PROBLEM ::
Quote exactly the lines from the start of the entries to the one with "math.pi / 2, 0), 24)", both ends included.

ENTRIES SHOWN ::
______
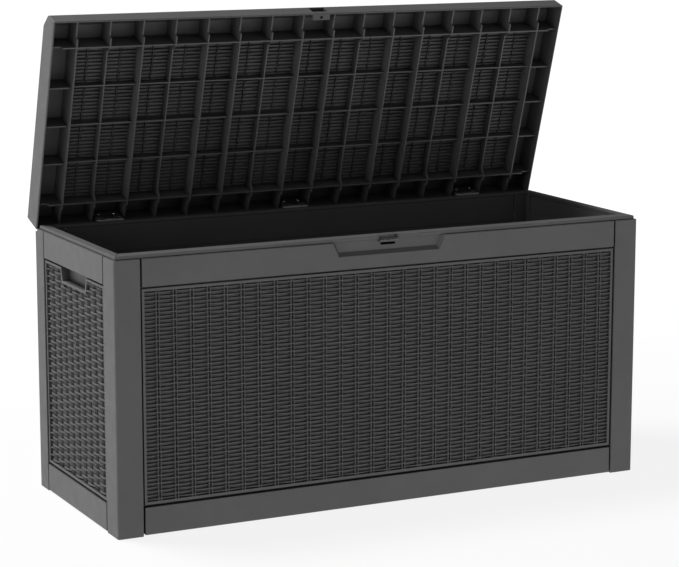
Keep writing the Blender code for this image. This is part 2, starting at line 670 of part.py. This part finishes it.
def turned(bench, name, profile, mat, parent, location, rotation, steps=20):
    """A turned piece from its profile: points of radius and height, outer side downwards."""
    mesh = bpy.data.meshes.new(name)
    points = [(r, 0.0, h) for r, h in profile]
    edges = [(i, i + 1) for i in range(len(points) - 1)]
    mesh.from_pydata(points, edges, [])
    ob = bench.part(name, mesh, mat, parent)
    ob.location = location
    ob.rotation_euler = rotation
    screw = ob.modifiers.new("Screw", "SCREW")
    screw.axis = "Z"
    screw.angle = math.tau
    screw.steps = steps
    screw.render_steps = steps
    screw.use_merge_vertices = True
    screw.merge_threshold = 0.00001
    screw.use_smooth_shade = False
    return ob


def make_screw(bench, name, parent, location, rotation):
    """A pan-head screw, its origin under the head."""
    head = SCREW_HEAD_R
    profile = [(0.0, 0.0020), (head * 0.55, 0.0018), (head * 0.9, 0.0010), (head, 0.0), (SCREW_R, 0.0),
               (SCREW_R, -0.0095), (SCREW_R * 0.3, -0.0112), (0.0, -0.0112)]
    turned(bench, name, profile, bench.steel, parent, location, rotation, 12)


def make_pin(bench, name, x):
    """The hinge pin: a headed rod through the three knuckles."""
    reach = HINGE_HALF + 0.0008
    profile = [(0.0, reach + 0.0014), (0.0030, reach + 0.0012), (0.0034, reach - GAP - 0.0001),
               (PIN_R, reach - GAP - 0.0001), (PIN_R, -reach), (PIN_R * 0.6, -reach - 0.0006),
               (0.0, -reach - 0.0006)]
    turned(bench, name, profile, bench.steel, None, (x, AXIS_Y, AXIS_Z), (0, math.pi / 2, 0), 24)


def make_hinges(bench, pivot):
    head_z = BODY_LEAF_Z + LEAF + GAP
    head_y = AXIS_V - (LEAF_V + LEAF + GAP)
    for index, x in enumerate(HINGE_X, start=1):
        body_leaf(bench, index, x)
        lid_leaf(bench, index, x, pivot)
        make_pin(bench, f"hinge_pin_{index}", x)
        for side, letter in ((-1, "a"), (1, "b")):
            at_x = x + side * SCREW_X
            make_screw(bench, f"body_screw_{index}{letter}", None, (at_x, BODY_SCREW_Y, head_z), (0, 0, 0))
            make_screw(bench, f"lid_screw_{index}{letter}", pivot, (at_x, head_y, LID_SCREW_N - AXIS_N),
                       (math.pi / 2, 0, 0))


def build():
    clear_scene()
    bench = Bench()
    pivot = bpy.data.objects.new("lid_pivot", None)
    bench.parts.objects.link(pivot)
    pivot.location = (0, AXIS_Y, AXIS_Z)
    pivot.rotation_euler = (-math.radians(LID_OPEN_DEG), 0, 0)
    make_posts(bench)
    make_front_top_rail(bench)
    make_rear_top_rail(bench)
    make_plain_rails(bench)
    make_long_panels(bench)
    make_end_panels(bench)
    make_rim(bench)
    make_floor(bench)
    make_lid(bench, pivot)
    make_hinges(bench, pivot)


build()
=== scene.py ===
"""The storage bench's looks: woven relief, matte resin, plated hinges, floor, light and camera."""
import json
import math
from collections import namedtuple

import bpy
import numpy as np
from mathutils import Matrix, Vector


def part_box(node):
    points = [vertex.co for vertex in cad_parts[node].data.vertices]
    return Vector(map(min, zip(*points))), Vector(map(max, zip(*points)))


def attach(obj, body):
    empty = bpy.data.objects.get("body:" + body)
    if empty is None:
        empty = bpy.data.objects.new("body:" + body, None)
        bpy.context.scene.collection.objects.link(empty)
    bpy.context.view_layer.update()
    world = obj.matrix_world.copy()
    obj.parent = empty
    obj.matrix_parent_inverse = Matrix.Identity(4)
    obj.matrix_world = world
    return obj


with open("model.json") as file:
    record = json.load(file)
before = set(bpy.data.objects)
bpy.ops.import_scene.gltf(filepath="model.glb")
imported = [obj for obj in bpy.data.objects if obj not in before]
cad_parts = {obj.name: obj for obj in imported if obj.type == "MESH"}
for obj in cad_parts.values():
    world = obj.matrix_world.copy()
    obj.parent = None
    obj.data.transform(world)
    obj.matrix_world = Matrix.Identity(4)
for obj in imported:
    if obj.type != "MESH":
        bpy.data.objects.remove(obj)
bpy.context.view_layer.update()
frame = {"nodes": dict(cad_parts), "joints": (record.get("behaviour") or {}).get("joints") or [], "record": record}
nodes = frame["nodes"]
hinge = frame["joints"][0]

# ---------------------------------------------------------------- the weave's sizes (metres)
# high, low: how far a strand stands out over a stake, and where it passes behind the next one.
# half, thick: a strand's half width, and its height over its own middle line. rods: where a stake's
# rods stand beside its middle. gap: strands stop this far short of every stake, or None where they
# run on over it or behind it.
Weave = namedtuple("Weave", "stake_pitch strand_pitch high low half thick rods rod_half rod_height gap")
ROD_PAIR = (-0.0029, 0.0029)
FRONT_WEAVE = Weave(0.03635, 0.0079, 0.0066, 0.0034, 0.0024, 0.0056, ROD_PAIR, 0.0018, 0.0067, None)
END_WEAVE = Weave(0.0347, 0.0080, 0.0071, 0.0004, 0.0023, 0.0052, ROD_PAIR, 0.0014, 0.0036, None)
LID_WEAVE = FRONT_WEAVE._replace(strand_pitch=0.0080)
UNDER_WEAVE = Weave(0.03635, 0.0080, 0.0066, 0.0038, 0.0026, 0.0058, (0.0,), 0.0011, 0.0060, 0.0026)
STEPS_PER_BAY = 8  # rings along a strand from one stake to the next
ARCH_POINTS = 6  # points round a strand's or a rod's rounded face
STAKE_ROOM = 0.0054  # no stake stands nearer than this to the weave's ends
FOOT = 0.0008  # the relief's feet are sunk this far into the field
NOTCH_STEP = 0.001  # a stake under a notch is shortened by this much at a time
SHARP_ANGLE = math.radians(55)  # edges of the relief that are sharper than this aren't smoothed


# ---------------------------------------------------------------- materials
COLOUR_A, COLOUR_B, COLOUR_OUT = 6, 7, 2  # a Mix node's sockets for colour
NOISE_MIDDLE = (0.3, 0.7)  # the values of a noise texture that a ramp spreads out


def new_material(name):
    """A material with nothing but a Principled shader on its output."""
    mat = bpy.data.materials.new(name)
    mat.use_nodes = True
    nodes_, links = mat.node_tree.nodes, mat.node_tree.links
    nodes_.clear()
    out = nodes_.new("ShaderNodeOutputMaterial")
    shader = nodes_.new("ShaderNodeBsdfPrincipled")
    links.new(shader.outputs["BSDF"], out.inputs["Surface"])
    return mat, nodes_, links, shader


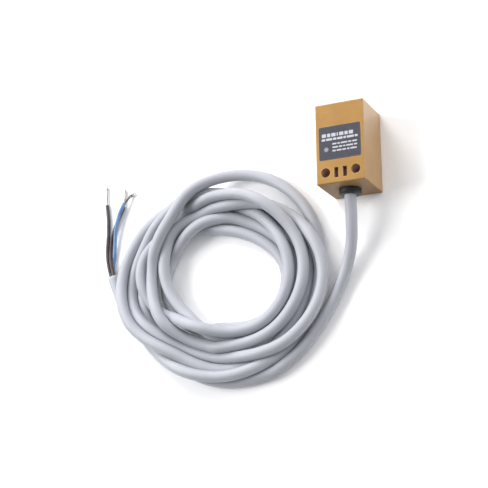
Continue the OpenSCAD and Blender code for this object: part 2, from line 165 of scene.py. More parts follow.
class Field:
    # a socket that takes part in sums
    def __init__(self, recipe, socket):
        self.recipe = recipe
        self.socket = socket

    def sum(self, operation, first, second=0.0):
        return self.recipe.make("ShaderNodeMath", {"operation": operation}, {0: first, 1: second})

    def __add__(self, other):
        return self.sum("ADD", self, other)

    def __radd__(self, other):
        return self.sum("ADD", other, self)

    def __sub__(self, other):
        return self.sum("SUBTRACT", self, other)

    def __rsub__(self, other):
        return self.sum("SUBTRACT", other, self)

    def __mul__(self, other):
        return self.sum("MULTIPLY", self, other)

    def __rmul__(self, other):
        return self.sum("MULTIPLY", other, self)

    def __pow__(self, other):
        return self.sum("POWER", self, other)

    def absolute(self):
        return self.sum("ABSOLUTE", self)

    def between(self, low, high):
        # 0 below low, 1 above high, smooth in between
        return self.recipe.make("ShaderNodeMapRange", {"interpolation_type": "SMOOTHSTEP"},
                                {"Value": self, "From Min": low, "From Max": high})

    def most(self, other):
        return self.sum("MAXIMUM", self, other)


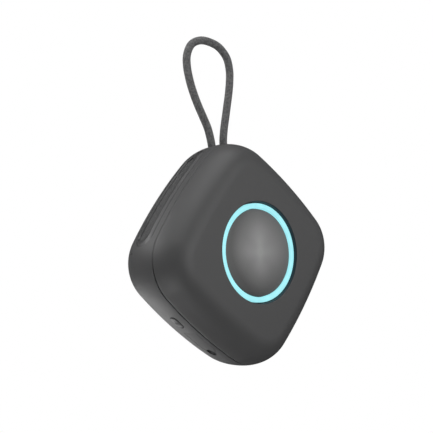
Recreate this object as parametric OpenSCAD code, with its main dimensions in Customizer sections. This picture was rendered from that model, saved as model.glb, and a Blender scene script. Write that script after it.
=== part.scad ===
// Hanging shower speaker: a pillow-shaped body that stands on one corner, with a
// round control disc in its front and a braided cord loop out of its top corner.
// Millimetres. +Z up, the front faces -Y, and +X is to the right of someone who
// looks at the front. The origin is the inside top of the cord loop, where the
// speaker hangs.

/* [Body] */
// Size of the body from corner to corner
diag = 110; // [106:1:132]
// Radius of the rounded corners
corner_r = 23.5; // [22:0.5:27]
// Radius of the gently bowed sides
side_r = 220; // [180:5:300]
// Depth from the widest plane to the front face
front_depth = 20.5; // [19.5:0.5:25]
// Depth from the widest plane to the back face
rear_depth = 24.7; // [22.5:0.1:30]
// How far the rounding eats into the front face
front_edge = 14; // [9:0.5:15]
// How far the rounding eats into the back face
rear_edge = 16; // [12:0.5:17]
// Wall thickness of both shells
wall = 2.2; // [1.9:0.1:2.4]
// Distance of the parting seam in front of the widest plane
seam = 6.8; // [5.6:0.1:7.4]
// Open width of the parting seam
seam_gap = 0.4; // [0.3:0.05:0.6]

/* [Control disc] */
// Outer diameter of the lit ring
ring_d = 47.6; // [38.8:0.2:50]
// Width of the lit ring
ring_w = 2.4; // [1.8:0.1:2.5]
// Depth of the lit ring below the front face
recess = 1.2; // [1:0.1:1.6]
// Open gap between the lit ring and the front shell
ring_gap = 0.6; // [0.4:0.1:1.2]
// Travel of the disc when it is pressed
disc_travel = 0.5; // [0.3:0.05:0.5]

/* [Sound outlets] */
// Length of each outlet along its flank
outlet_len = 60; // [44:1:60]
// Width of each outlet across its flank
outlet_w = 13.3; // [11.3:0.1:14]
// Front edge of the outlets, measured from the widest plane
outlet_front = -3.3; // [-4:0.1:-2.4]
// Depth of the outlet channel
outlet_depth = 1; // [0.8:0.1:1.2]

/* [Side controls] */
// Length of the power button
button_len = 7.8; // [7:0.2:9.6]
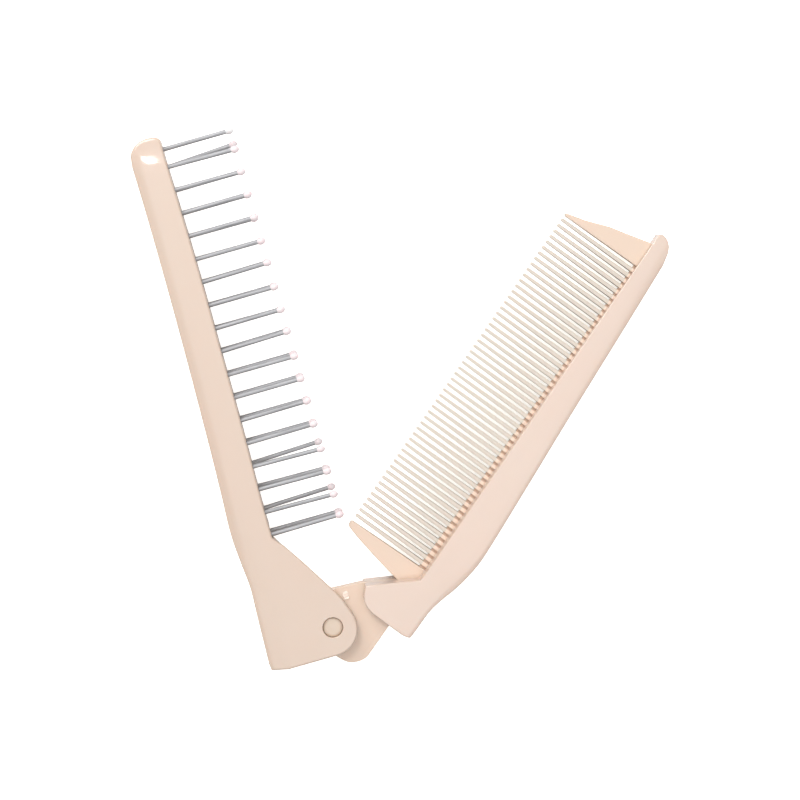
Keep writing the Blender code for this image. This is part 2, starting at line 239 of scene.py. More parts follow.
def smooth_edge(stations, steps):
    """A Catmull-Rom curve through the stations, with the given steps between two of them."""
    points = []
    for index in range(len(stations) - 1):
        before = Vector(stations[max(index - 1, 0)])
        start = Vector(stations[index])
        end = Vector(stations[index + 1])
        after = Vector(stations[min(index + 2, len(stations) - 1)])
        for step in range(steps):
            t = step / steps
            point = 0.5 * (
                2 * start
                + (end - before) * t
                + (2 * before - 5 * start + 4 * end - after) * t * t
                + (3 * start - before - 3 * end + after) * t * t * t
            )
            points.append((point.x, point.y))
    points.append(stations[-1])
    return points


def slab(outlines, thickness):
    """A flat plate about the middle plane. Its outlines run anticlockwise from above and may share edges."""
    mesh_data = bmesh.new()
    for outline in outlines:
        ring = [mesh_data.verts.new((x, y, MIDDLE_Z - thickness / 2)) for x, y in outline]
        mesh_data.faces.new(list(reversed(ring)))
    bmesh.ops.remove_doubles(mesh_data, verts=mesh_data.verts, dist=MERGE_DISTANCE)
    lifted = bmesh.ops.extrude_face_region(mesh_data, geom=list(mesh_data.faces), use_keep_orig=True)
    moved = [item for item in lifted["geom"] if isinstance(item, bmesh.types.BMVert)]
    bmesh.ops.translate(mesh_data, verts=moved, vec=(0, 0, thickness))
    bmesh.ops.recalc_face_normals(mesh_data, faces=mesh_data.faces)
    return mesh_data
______
ANSWER IN FULL ::
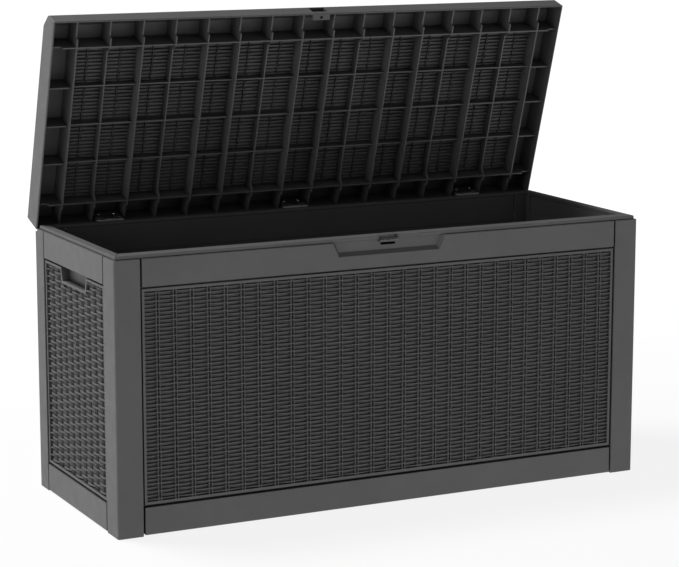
Keep writing the Blender code for this image. This is part 2, starting at line 670 of part.py. This part finishes it.
def turned(bench, name, profile, mat, parent, location, rotation, steps=20):
    """A turned piece from its profile: points of radius and height, outer side downwards."""
    mesh = bpy.data.meshes.new(name)
    points = [(r, 0.0, h) for r, h in profile]
    edges = [(i, i + 1) for i in range(len(points) - 1)]
    mesh.from_pydata(points, edges, [])
    ob = bench.part(name, mesh, mat, parent)
    ob.location = location
    ob.rotation_euler = rotation
    screw = ob.modifiers.new("Screw", "SCREW")
    screw.axis = "Z"
    screw.angle = math.tau
    screw.steps = steps
    screw.render_steps = steps
    screw.use_merge_vertices = True
    screw.merge_threshold = 0.00001
    screw.use_smooth_shade = False
    return ob


def make_screw(bench, name, parent, location, rotation):
    """A pan-head screw, its origin under the head."""
    head = SCREW_HEAD_R
    profile = [(0.0, 0.0020), (head * 0.55, 0.0018), (head * 0.9, 0.0010), (head, 0.0), (SCREW_R, 0.0),
               (SCREW_R, -0.0095), (SCREW_R * 0.3, -0.0112), (0.0, -0.0112)]
    turned(bench, name, profile, bench.steel, parent, location, rotation, 12)


def make_pin(bench, name, x):
    """The hinge pin: a headed rod through the three knuckles."""
    reach = HINGE_HALF + 0.0008
    profile = [(0.0, reach + 0.0014), (0.0030, reach + 0.0012), (0.0034, reach - GAP - 0.0001),
               (PIN_R, reach - GAP - 0.0001), (PIN_R, -reach), (PIN_R * 0.6, -reach - 0.0006),
               (0.0, -reach - 0.0006)]
    turned(bench, name, profile, bench.steel, None, (x, AXIS_Y, AXIS_Z), (0, math.pi / 2, 0), 24)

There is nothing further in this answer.